Give all of the lines again exactly as they read.
--- START Data block ---
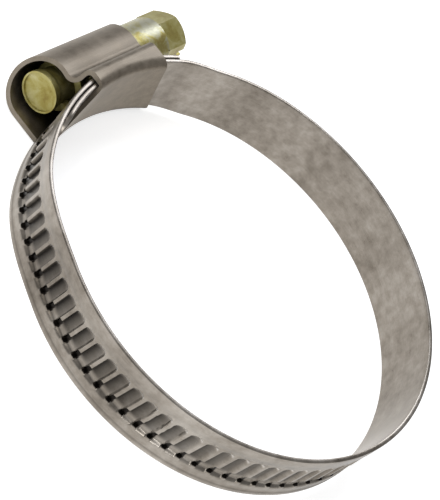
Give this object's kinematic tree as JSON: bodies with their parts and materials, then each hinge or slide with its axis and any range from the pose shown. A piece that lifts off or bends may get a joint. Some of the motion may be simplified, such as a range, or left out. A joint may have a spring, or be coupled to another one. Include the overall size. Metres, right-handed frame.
{
  "type": "worm drive hose clamp",
  "caption": "Worm-drive hose clamp: slotted round band, wrapped sheet housing and a hex-head worm screw that draws the free end through.",
  "frame": {"origin": "centre of the bore, halfway along the band's width", "axes": "+Z along the bore's axis, +Y through the middle of the housing, +X along the screw towards its hex head"},
  "size_m": [0.0684, 0.0787, 0.0138],
  "materials": {
    "band": "satin stainless strip",
    "housing": "pressed stainless sheet",
    "screw": "yellow passivated zinc"
  },
  "bodies": {
    "clamp": {"housing": "housing", "band_fixed_end": "band"},
    "free_end": {"band_free_end": "band"},
    "screw": {"worm_screw": "screw"}
  },
  "joints": [
    {"name": "screw_turn", "type": "hinge", "parent": "clamp", "child": "screw", "pos_m": [0, 0.0392, -0.00155], "axis": [-1, 0, 0], "range_deg": [0, 720]},
    {"name": "band_travel", "type": "hinge", "parent": "clamp", "child": "free_end", "pos_m": [0, 0, 0], "axis": [0, 0, -1], "range_deg": [0, 8.68]}
  ],
  "couplings": [
    {"joint": "band_travel", "follows": "screw_turn", "ratio": 0.012049}
  ]
}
--- END Data block ---
→ **The response**
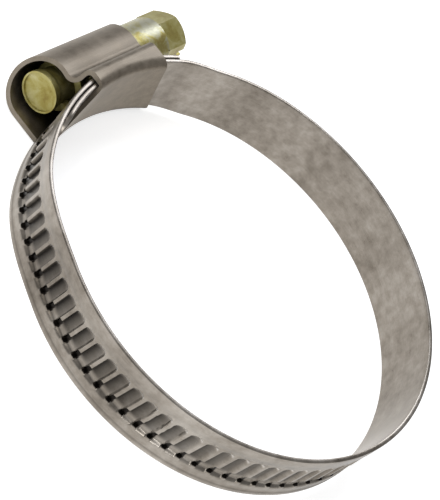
Give this object's kinematic tree as JSON: bodies with their parts and materials, then each hinge or slide with its axis and any range from the pose shown. A piece that lifts off or bends may get a joint. Some of the motion may be simplified, such as a range, or left out. A joint may have a spring, or be coupled to another one. Include the overall size. Metres, right-handed frame.
{
  "type": "worm drive hose clamp",
  "caption": "Worm-drive hose clamp: slotted round band, wrapped sheet housing and a hex-head worm screw that draws the free end through.",
  "frame": {"origin": "centre of the bore, halfway along the band's width", "axes": "+Z along the bore's axis, +Y through the middle of the housing, +X along the screw towards its hex head"},
  "size_m": [0.0684, 0.0787, 0.0138],
  "materials": {
    "band": "satin stainless strip",
    "housing": "pressed stainless sheet",
    "screw": "yellow passivated zinc"
  },
  "bodies": {
    "clamp": {"housing": "housing", "band_fixed_end": "band"},
    "free_end": {"band_free_end": "band"},
    "screw": {"worm_screw": "screw"}
  },
  "joints": [
    {"name": "screw_turn", "type": "hinge", "parent": "clamp", "child": "screw", "pos_m": [0, 0.0392, -0.00155], "axis": [-1, 0, 0], "range_deg": [0, 720]},
    {"name": "band_travel", "type": "hinge", "parent": "clamp", "child": "free_end", "pos_m": [0, 0, 0], "axis": [0, 0, -1], "range_deg": [0, 8.68]}
  ],
  "couplings": [
    {"joint": "band_travel", "follows": "screw_turn", "ratio": 0.012049}
  ]
}